Some branches now use OTP-based access tied to registered mobile numbers. That extra step closes gaps people didn’t even think about ten years ago. 

 

Insurance sits in the background 

This part isn’t metal or tech, but it matters. 

Many banks now offer insurance options for locker contents through partner insurers. If something rare but serious happens, financial protection exists. 

It’s not advertised loudly. But knowing it’s there changes how people feel about risk. 

 

Privacy is built into the design 

Opening a locker isn’t a public activity. 

Banks understand this well. Private cabins. Separated spaces. No wandering eyes. No unnecessary staff presence. 

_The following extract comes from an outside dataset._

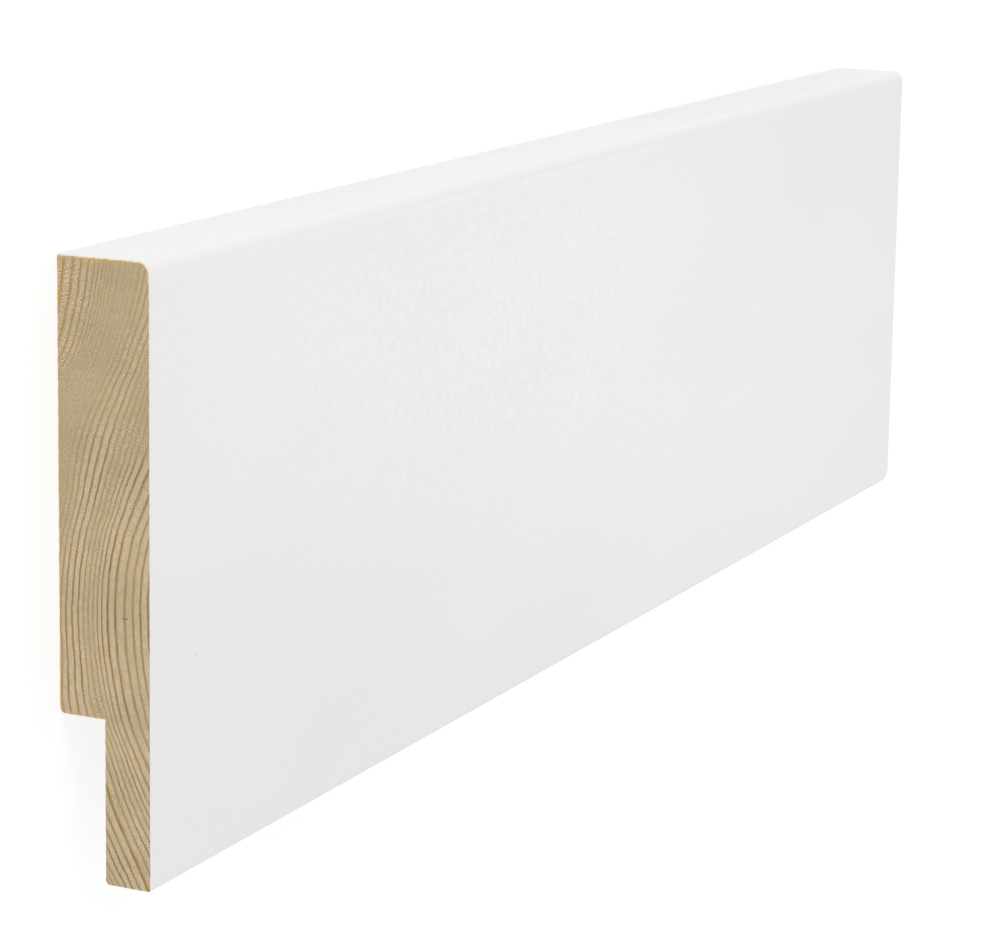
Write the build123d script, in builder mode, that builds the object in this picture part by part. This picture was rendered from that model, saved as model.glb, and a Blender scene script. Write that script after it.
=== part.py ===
from build123d import *
import os

# A painted pine door lining board, a short length of the stock, lying on its back with the painted face up.
# X runs along the board, Y across it with the tongue on the low side, and Z through its thickness.
# The origin is on the floor, under the middle of the board.

# Driving dimensions, in millimetres
length = 400.0
width = 115.0
thickness = 19.0
tongue_thickness = 9.5
rebate_width = 31.0

# Rounding of the long edges, by the corner of the section that each one starts from
face_arris_radius = 2.5
tongue_face_radius = 0.6
tongue_back_radius = 0.9
shoulder_back_radius = 1.0
wall_edge_radius = 0.4

# The one corner of the tongue that is knocked round, seen square to the painted face
knocked_corner_radius = 2.5

# Places worked out from the driving dimensions
half_length = length / 2
half_width = width / 2
shoulder_y = rebate_width - half_width
tongue_back_z = thickness - tongue_thickness


with BuildPart() as lining_board:
    # The section, drawn looking along the board: sketch X is the board's Y, and sketch Y is its Z.
    with BuildSketch(Plane.YZ.offset(-half_length)) as section:
        with BuildLine():
            Polyline(
                (-half_width, tongue_back_z),
                (shoulder_y, tongue_back_z),
                (shoulder_y, 0),
                (half_width, 0),
                (half_width, thickness),
                (-half_width, thickness),
                close=True,
            )
        make_face()
        corners_by_height = section.vertices().group_by(Axis.Y)
        back_corners = corners_by_height[0].sort_by(Axis.X)
        tongue_corners = corners_by_height[1].sort_by(Axis.X)
        face_corners = corners_by_height[-1].sort_by(Axis.X)
        fillet(face_corners[-1], radius=face_arris_radius)
        fillet(face_corners[0], radius=tongue_face_radius)
        fillet(tongue_corners[0], radius=tongue_back_radius)
        fillet(back_corners[0], radius=shoulder_back_radius)
        fillet(back_corners[-1], radius=wall_edge_radius)
    extrude(amount=length)

    # The wood lost from the knocked corner: a square at the corner, less the circle that stays.
    with BuildSketch():
        with Locations((half_length, -half_width)):
            Rectangle(knocked_corner_radius, knocked_corner_radius, align=(Align.MAX, Align.MIN))
        with Locations((half_length - knocked_corner_radius, knocked_corner_radius - half_width)):
            Circle(knocked_corner_radius, mode=Mode.SUBTRACT)
    extrude(amount=thickness, mode=Mode.SUBTRACT)

lining_board.part.label = "lining_board"

os.makedirs("parts", exist_ok=True)
export_step(lining_board.part, "parts/lining_board.step")
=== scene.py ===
import math

import bmesh
import bpy
import numpy as np
from mathutils import Matrix, Vector


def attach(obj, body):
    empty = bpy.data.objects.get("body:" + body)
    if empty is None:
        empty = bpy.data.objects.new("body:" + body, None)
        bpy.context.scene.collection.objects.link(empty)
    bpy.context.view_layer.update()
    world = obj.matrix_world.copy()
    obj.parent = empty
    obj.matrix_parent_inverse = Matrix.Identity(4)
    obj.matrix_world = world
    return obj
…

Internal rules around confidentiality are strict, and violations carry consequences. Trust grows quietly this way. 

 

Systems are checked. Rechecked. 

Locks wear down. Sensors drift. Software ages. 

Banks run regular audits on locker mechanisms, alarms, biometric systems, and vault conditions. Problems are fixed early, before anyone notices them. 

That ongoing attention is one reason bank lockers continue to function smoothly year after year. 

 

Why people still rely on them 

Home safes look attractive on paper. Easy access. No appointments. But when you compare layers of protection, the gap shows fast. 

With biometrics, surveillance, reinforced vaults, disaster protection, and insurance support working together, modern bank lockers offer something hard to replace. Peace of mind that doesn’t demand daily attention. 

That feeling matters more than features. 

People don’t store things they check every week. They store things they hope never need urgent access to. And for that, bank lockers still make sense. 

You lock it. You walk away. And for once, you actually stop thinking about it.